Mumbai-based Divyak D’Souza, stylist and host of the Indian edition of reality show Say Yes to the Dress, agrees. “There was a lack of age-friendly outfits at couture week; much was left to the imagination. For instance, if a particular outfit or craftwork catches one’s fancy on the runway, you will have to go to the designer’s studio and have it customised,” he adds.
Customisation, of course, comes with an extra cost—and if you happen to be mid-size or above, you might even face a ‘fat tax’. Divyak explains that designers claim outfits for curvier or larger women require more material and manpower, especially for handmade couture garments. However, from the client’s perspective, since couture garments already carry a high price tag, these additional costs should be absorbed by designers. “Price points should be similar for all sizes, but often, that doesn’t happen,” Divyak opines. Given that most women experience a change in body size as they age, it’s the mature women who lose out.
Customisation, of course, comes with an extra cost—and if you happen to be mid-size or above, you might even face a ‘fat tax’… Even when it comes to brides, designers seem to have the age range wrong.
Even when it comes to brides, designers seem to have the age range wrong. The showstopping bridal outfits are all worn by the likes of Janhvi Kapoor, Ananya Pandey, and Sara Ali Khan—20-somethings with figures and confidence to carry off sexy slits and bralettes. However, today, the average bride isn’t in her 20s. “Most brides are in their 30s these days,” says Vandana, who has been in the industry for almost three decades. Divyak has observed a similar shift. “There is a change, and today, most urban brides from wealthy families—who can afford couture pieces—are in their mid- to late-30s. Also, they all have careers.” These showstopping looks, then, might not align with what mid-career women want to wear. However, designers seem oblivious to this fact, as evident from the front row attendees at fashion week. “The front row was filled with Gen Z content creators, and as a stylist, I noticed that many of them wore head-to-toe designer looks. This isn’t how the younger generation dresses for weddings anymore. They like to mix Zara pieces with their Indian attire,” Divyak lets in.

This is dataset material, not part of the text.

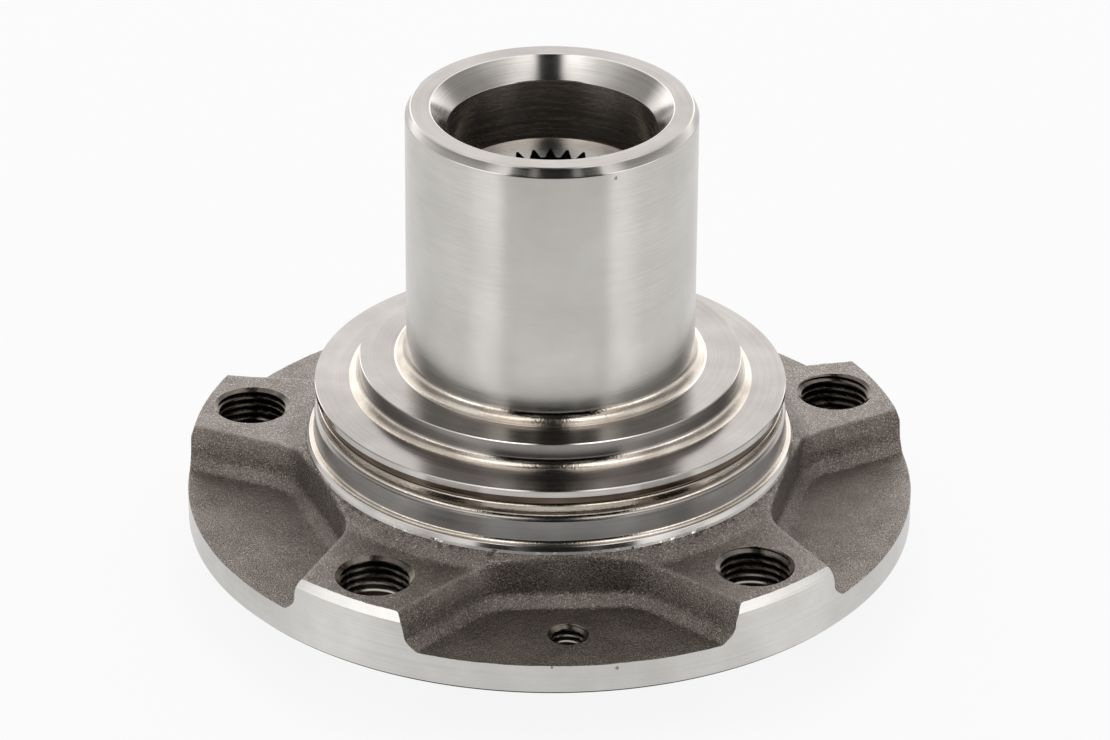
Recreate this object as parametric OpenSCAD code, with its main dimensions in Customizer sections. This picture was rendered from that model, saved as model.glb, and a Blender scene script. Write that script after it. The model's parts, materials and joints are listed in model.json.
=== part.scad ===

In addition, most designers ticked the box on some of the conversation around inclusivity and diversity during India Couture Week, but not age. Most shows included at least one mid-size or plus-size model and catered to the needs of the LGBTQIA+ community. Women above a certain age were, however, overlooked. Vinita is an exception to the rule, as she has previously walked for Tarun Tahiliani, a designer known for being age-friendly. She recalls, “I remember a few years ago when Tarun asked me to walk for him in Delhi. During our conversation about my pre-draped sari, I mentioned that I no longer wear conventional blouses (I gave that up years ago when I lost the abs for it). He simply said, ‘Just be yourself and do your thing.’ For the event, I wore a sheer wrapped shirt paired with his gorgeous metallic drape.”
However, this seems to be an exception rather than the rule. Pro-age model Mukta Singh expresses her hope to walk the ramp at either India Couture Week or Lakmé Fashion Week. While she’s appeared in digital campaigns for contemporary labels like Inca and 431-88 by Shweta Kapur, despite an approach from a stylist to walk the fashion week ramp, it never materialised. Mukta believes the industry is at a crossroads, though, and change is beginning to take place.
The question remains: are Indian designers and fashion weeks out of touch with cultural shifts within the country when it comes to age? The fashion industry should treat older people as main characters, not merely supporting roles. After all, it’s probably the 50-year-old woman who has the budget to buy couture pieces!